The OECD called on governments to cut their subsidies for the sector and instead encourage research into technologies that would avoid competing for land use with food production.

The Dutch regulator, AFM, is investigating allegations that hundreds of millions of euros invested in so-called sustainable teakwood investment funds in Latin America may be the result of a huge deception, reports Dutch financial daily Het Financieele Dagblad.

Paul Grimes, chief operating officer at FTSE, and a key figure in the development of FTSE’s socially responsible investment index series, FTSE4Good, is to leave the company at the end of the year. It is not known if he has taken up a position elsewhere.

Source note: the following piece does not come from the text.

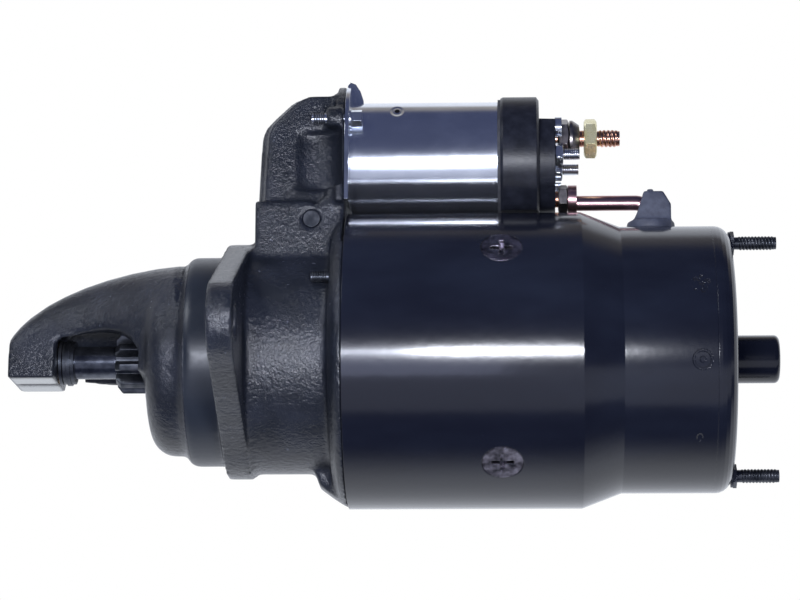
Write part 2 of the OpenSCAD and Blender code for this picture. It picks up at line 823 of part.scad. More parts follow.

The UK Trades Union Council has hit out at directors of the UK’s top companies, which it says have an aggregate pensions pot worth £1bn (€1.5bn). In its analysis of boardroom pensions, the TUC found that the average executive is able to retire at 60 on a final salary scheme worth £3m.
TUC general secretary Brendan Barber said: “Britain’s boardroom bonanza does not stop on retirement. Too many top directors have gone on closing or cutting schemes for their workforce, while keeping gold-plated pensions for themselves.”

France’s Forum for Responsible Investment has launched its European Research Award for 2008
for papers on finance and sustainable development. The award is supported by the European Social Investment Forum (Eurosif).The competition gives out three awards of €5,000 and three research grants of €3,000 in categories including: Best master’s thesis, best PhD thesis and best published academic article.